──────── DATA SHOWN ────────
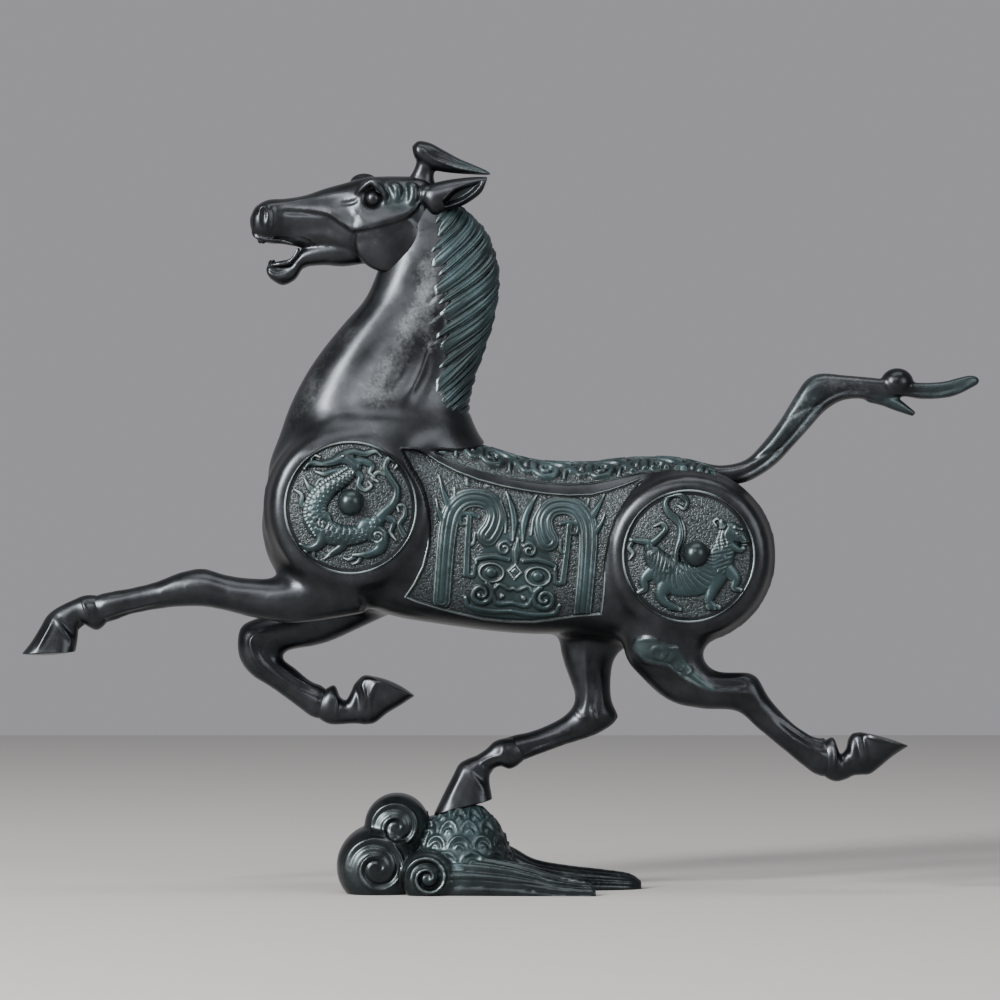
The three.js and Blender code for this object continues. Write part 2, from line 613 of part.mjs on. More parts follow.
// Rows of curls over the hump, each an arc, offset by half a curl from row to row.
function curls() {
  const { x, y, z, rx, ry, rz } = HUMP;
  const rows = 3;
  const pitch = 11;
  const made = [];
  for (let row = 0; row < rows; row++) {
    for (const curl of [-1.5, -0.5, 0.5, 1.5]) {
      const u = (curl + (row % 2) / 2) * pitch;
      const v = 6 + row * 8;
      if (Math.hypot(u / rx, (v + 5) / rz) > 0.93) continue;
      for (const side of [-1, 1]) {
        const arc = spiral(u, v, 5, 5, 0, 0.5, 4).map(([across, up]) => {
          const out = Math.sqrt(Math.max(0.02, 1 - (across / rx) ** 2 - (up / rz) ** 2));
          return new THREE.Vector3(x + across, y + side * ry * out, z + up);
        });
        made.push(stroke(arc, [0.8, 1.3, 0.8], 1.1, 4, 4));
      }
    }
  }
  return union(made);
}

function base() {
  const spirals = [-1, 1].flatMap((side) => ROLLS.map((one) => rollSpiral(one, side)));
  const outerSpirals = SMALL_ROLLS.map((one) => rollSpiral(one, Math.sign(one.y)));
  const wisps = [new RibbedForm(NEAR_WISP, -12, -25).solid(10, 1), new RibbedForm(FAR_WISP, 8, 21).solid(10, 1)];
  const rolls = [...ROLLS, ...SMALL_ROLLS].map(roll);
  const cloud = union([...rolls, ellipsoid(HUMP), ...wisps, ...spirals, ...outerSpirals, curls()]);
  const { hoof, sideAtHoof } = STANDING_HIND_LEG;
  const print = new RibbedForm(hoof, sideAtHoof, sideAtHoof, 2.6).solid(12, 1, CASTING_GAP);
  const floor = solidOf(new THREE.BoxGeometry(400, 200, 100)).translate([0, 0, -50]);
  return cloud.subtract(floor).subtract(print.translate([0, 0, -CASTING_GAP])).subtract(print);
}

const patinatedBrass = new THREE.MeshStandardMaterial({ color: 0x35383b, roughness: 0.38, metalness: 0.85 });

const ornament = new THREE.Group();
ornament.add(meshOf("horse", horse(), patinatedBrass), meshOf("cloud_base", base(), patinatedBrass));

export default ornament;
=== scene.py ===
import bpy
import numpy as np
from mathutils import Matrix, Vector


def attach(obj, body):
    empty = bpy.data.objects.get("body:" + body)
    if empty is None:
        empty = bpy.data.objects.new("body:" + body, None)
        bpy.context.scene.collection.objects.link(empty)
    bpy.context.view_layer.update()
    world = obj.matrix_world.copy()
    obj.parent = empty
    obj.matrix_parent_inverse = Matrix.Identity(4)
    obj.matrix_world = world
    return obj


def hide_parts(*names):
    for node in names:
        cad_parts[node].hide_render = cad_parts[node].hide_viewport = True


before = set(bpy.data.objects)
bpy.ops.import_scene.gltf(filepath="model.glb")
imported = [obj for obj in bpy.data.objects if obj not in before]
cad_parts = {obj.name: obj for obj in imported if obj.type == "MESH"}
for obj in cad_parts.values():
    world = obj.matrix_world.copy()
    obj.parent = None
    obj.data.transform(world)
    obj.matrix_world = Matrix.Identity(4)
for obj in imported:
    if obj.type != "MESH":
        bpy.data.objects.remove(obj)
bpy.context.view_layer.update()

# The body casting: trunk, neck and four legs, hollow-cast in brass in one piece, chased smooth, then
# blackened with liver of sulphur and waxed. The forms run into each other in soft fillets, and tendons and
# folds are chased into them. Each form is a row of ribs: one edge of the outline (x, z), the other edge,
# half width.
TRUNK = [
    (-108, 164.5, -107.5, 161, 4),  # point of the breast
    (-106.5, 176.5, -105, 151, 15),
    (-103.5, 190, -98.5, 140.5, 24),
    (-95, 201, -86, 135, 30.5),  # front of the shoulder
    (-77, 208, -68, 130.5, 34),
    (-54.5, 210, -48, 124, 33),  # elbow
    (-32, 207, -27.5, 120.5, 31.2),
    (-9.5, 201, -5, 117.5, 31),  # withers
    (13, 194.5, 15, 116, 31),  # hollow of the back
    (35.5, 193, 35.5, 116, 31),
    (58, 195, 53.5, 113.5, 31.8),  # flank
    (78, 195, 69, 108, 34.5),  # top of the croup
    (96, 190, 87, 111, 34.5),
    (108.5, 177.5, 102, 120, 29),  # dock
    (115, 163, 111, 130, 19),
    (117, 151, 117, 147.5, 4),  # point of the buttock
]
TRUNK_POWER = 2.7  # of the trunk's rounding, where 2 is an oval
NECK = [
    (-90.5, 167.5, -14, 176.5, 27),  # root, inside the trunk
    (-105, 185.5, -6, 196.5, 28),
    (-99.5, 207, -13.5, 212.5, 26),  # collar
    (-94.5, 220.5, -15, 221.5, 24.5),
    (-87.5, 234, -12.5, 232, 22.5),
    (-79.5, 245.5, -8.5, 244, 21),  # half way up
    (-70.5, 256.5, -5, 255, 19.5),
    (-62.5, 265.5, -2.5, 267.5, 18),
    (-58.5, 273, -2, 279, 16.5),  # throat
    (-54.5, 283.5, -4.5, 290, 15),
    (-51, 293.5, -9, 299, 13.5),
    (-48, 304.5, -16, 306, 12),
    (-45.5, 313.5, -22.5, 311.5, 9),  # poll
]
# The shoulder's cape fills the slope between the medallion and the foot of the neck.
CAPE = [
    (-86, 182, -34, 182, 28),
    (-90, 192, -31, 190, 32.5),
    (-91, 203, -23, 198.5, 33),
    (-90.5, 209, -13, 205, 30.5),
    (-89, 214.5, -12, 211, 26.5),
    (-84, 219, -16, 217, 21),
]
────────
| GOAL |
Copy out only the lines above from the one with "const ornament = new THREE.Group();" to the one with "obj.matrix_world = Matrix.Identity(4)", inclusive, exactly as they stand.

| EXERCISE OUTPUT |
const ornament = new THREE.Group();
ornament.add(meshOf("horse", horse(), patinatedBrass), meshOf("cloud_base", base(), patinatedBrass));

export default ornament;
=== scene.py ===
import bpy
import numpy as np
from mathutils import Matrix, Vector


def attach(obj, body):
    empty = bpy.data.objects.get("body:" + body)
    if empty is None:
        empty = bpy.data.objects.new("body:" + body, None)
        bpy.context.scene.collection.objects.link(empty)
    bpy.context.view_layer.update()
    world = obj.matrix_world.copy()
    obj.parent = empty
    obj.matrix_parent_inverse = Matrix.Identity(4)
    obj.matrix_world = world
    return obj


def hide_parts(*names):
    for node in names:
        cad_parts[node].hide_render = cad_parts[node].hide_viewport = True


before = set(bpy.data.objects)
bpy.ops.import_scene.gltf(filepath="model.glb")
imported = [obj for obj in bpy.data.objects if obj not in before]
cad_parts = {obj.name: obj for obj in imported if obj.type == "MESH"}
for obj in cad_parts.values():
    world = obj.matrix_world.copy()
    obj.parent = None
    obj.data.transform(world)
    obj.matrix_world = Matrix.Identity(4)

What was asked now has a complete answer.